■ **Goal**:
Pick out each line containing the string "handed" and copy it.
----
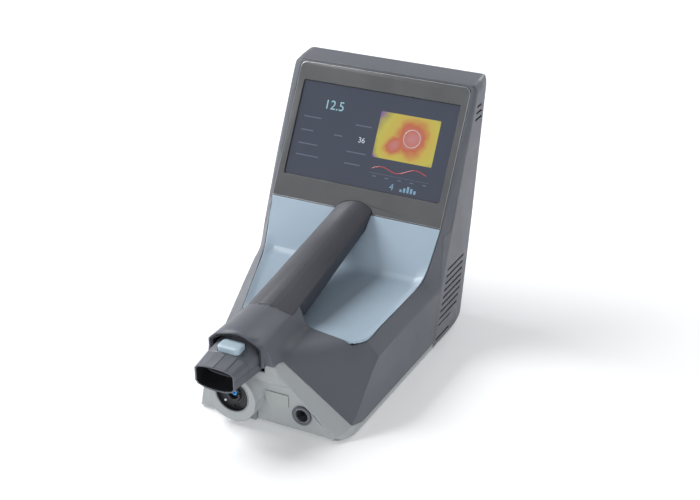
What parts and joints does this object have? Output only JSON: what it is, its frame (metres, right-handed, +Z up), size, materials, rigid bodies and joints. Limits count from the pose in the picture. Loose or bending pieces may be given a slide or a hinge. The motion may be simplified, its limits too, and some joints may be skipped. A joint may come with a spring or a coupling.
{
  "type": "laser therapy device",
  "caption": "Desktop laser therapy unit with a leaning touch display over a scooped tray, a carry handle across it, a docked handpiece with trigger button, and a fibre socket in front.",
  "frame": {"origin": "middle of the footprint, on the surface that the feet stand on", "axes": "+X to the right of a person facing the display, +Y from the handpiece to the back, +Z up"},
  "size_m": [0.2118, 0.3672, 0.2423],
  "materials": {
    "hood_plastic": "satin moulded plastic",
    "side_plastic": "satin moulded plastic",
    "pale_plastic": "satin moulded plastic",
    "tray_plastic": "satin moulded plastic",
    "bezel_metal": "metallic satin",
    "screen_glass": "smooth clear",
    "grip_plastic": "fine matte texture",
    "black_plastic": "satin",
    "board_green": "coated circuit board",
    "bar_steel": "brushed",
    "silver_metal": "milled",
    "blue_plastic": "gloss",
    "button_plastic": "satin",
    "foot_rubber": "matte",
    "plate_film": "satin film",
    "lens_glass": "coated clear"
  },
  "bodies": {
    "housing": {"front_housing": "hood_plastic", "rear_cover": "side_plastic", "base_shell": "pale_plastic", "display_bezel": "bezel_metal", "display_glass": "screen_glass", "display_module": "black_plastic", "display_board": "board_green", "tray": "tray_plastic", "handle_cover": "hood_plastic", "handle_grip": "grip_plastic", "handle_bar": "bar_steel", "dock_gasket": "foot_rubber", "dock_cradle": "grip_plastic", "socket_ring": "pale_plastic", "socket_body": "black_plastic", "socket_ferrule": "blue_plastic", "socket_pin": "silver_metal", "port_shell": "hood_plastic", "port_insert": "black_plastic", "label_plate": "plate_film", "chassis_plate": "bar_steel", "power_supply": "bar_steel", "heat_sink": "silver_metal", "laser_module": "bar_steel", "main_board": "board_green", "fan_frame": "black_plastic", "mains_inlet": "black_plastic", "switch_frame": "black_plastic", "foot_front_right": "foot_rubber", "foot_front_left": "foot_rubber", "foot_rear_right": "foot_rubber", "foot_rear_left": "foot_rubber", "screw_front_right": "bar_steel", "screw_front_left": "bar_steel", "screw_middle_right": "bar_steel", "screw_middle_left": "bar_steel"},
    "handpiece": {"handpiece_nozzle": "hood_plastic", "handpiece_upper_shell": "hood_plastic", "handpiece_lower_shell": "hood_plastic", "trigger_switch": "black_plastic", "optic_barrel": "silver_metal", "optic_lens": "lens_glass"},
    "trigger": {"trigger_button": "button_plastic"},
    "fan": {"fan_rotor": "grip_plastic"},
    "rocker": {"rocker_switch": "black_plastic"}
  },
  "joints": [
    {"name": "handpiece_undock", "type": "slide", "parent": "housing", "child": "handpiece", "axis": [0, -1, 0], "range_m": [0, 0.1]},
    {"name": "trigger_press", "type": "slide", "parent": "handpiece", "child": "trigger", "axis": [0, 0, -1], "range_m": [0, 0.0015], "stiffness_N_per_m": 600},
    {"name": "fan_spin", "type": "hinge", "parent": "housing", "child": "fan", "pos_m": [-0.03, 0.15196, 0.15454], "axis": [0, 0.9697, -0.2444], "continuous": true},
    {"name": "power_rocker", "type": "hinge", "parent": "housing", "child": "rocker", "pos_m": [0.062, 0.14401, 0.09273], "axis": [0, -0.2444, -0.9697], "range_deg": [0, 16]}
  ]
}
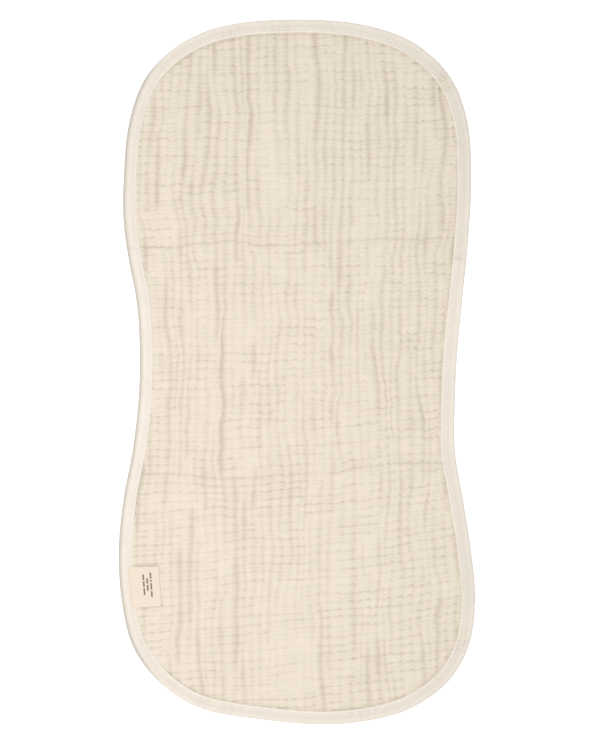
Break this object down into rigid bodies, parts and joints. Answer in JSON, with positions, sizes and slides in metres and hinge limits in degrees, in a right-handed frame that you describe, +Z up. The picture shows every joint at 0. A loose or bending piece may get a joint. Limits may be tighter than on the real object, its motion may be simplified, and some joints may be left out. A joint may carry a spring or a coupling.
{
  "type": "burp cloth",
  "caption": "Flat contoured burp cloth of crinkled double gauze, rounded at both ends and drawn in at the waist, edged with a folded binding and a small tape label.",
  "frame": {"origin": "centre of the bounding box in X and Y, on the underside", "axes": "+X across the cloth, +Y along it towards the end away from the label, +Z up from the surface it lies on"},
  "size_m": [0.2528, 0.5, 0.0052],
  "materials": {
    "double_gauze": "crinkled cotton double gauze, unbleached cream, matt",
    "bias_binding": "plain-woven cotton bias binding, cream, matt",
    "label_tape": "folded cotton tape, warm cream, matt"
  },
  "bodies": {
    "root": {"gauze_panel": "double_gauze", "binding": "bias_binding", "label": "label_tape"}
  },
  "joints": []
}
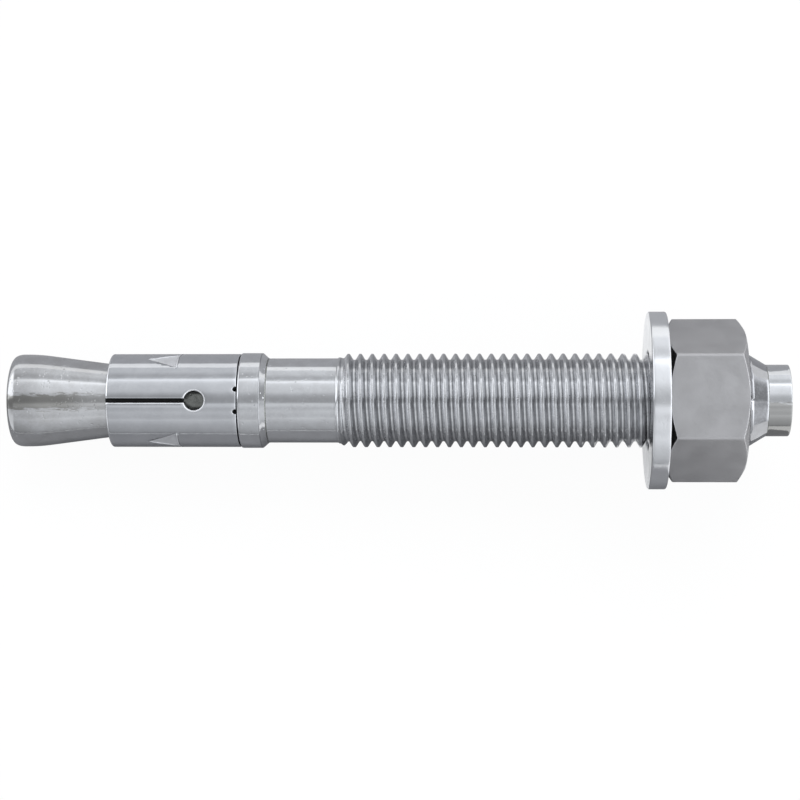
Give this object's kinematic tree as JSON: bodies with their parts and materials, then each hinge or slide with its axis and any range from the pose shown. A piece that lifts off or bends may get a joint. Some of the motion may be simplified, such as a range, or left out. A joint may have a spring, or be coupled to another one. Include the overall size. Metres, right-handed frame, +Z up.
{
  "type": "wedge anchor",
  "caption": "Through-fixing wedge anchor: a cone bolt with a slotted expansion sleeve round its neck, and a plain washer and hexagon nut on its threaded end.",
  "frame": {"origin": "under the middle of the anchor as it lies on a flat surface, at the surface", "axes": "+X from the cone end towards the threaded point, +Z up with the sleeve's open slot on top; the bolt's axis rises 3.8 degrees towards +X"},
  "size_m": [0.1306, 0.0296, 0.0298],
  "materials": {
    "bolt_zinc": "bright zinc plate on rolled steel",
    "sleeve_zinc": "bright zinc plate on rolled strip",
    "washer_zinc": "bright zinc plate",
    "nut_zinc": "satin zinc plate"
  },
  "bodies": {
    "bolt": {"cone_bolt": "bolt_zinc"},
    "sleeve": {"expansion_sleeve": "sleeve_zinc"},
    "washer": {"washer": "washer_zinc"},
    "nut": {"hex_nut": "nut_zinc"}
  },
  "joints": [
    {"name": "sleeve_turn", "type": "hinge", "parent": "bolt", "child": "sleeve", "pos_m": [-0.03727, 0, 0.00952], "axis": [-0.9978, 0, -0.0669], "continuous": true},
    {"name": "washer_slide", "type": "slide", "parent": "bolt", "child": "washer", "axis": [-0.9978, 0, -0.0669], "range_m": [-0.013, 0.053]},
    {"name": "nut_turn", "type": "hinge", "parent": "washer", "child": "nut", "pos_m": [0.05103, 0, 0.01544], "axis": [-0.9978, 0, -0.0669], "range_deg": [-2340, 9540]}
  ],
  "couplings": [
    {"joint": "washer_slide", "follows": "nut_turn", "m_per_rad": 0.00031831}
  ]
}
----
■ **Solution to the problem**:
What parts and joints does this object have? Output only JSON: what it is, its frame (metres, right-handed, +Z up), size, materials, rigid bodies and joints. Limits count from the pose in the picture. Loose or bending pieces may be given a slide or a hinge. The motion may be simplified, its limits too, and some joints may be skipped. A joint may come with a spring or a coupling.
Break this object down into rigid bodies, parts and joints. Answer in JSON, with positions, sizes and slides in metres and hinge limits in degrees, in a right-handed frame that you describe, +Z up. The picture shows every joint at 0. A loose or bending piece may get a joint. Limits may be tighter than on the real object, its motion may be simplified, and some joints may be left out. A joint may carry a spring or a coupling.
Give this object's kinematic tree as JSON: bodies with their parts and materials, then each hinge or slide with its axis and any range from the pose shown. A piece that lifts off or bends may get a joint. Some of the motion may be simplified, such as a range, or left out. A joint may have a spring, or be coupled to another one. Include the overall size. Metres, right-handed frame, +Z up.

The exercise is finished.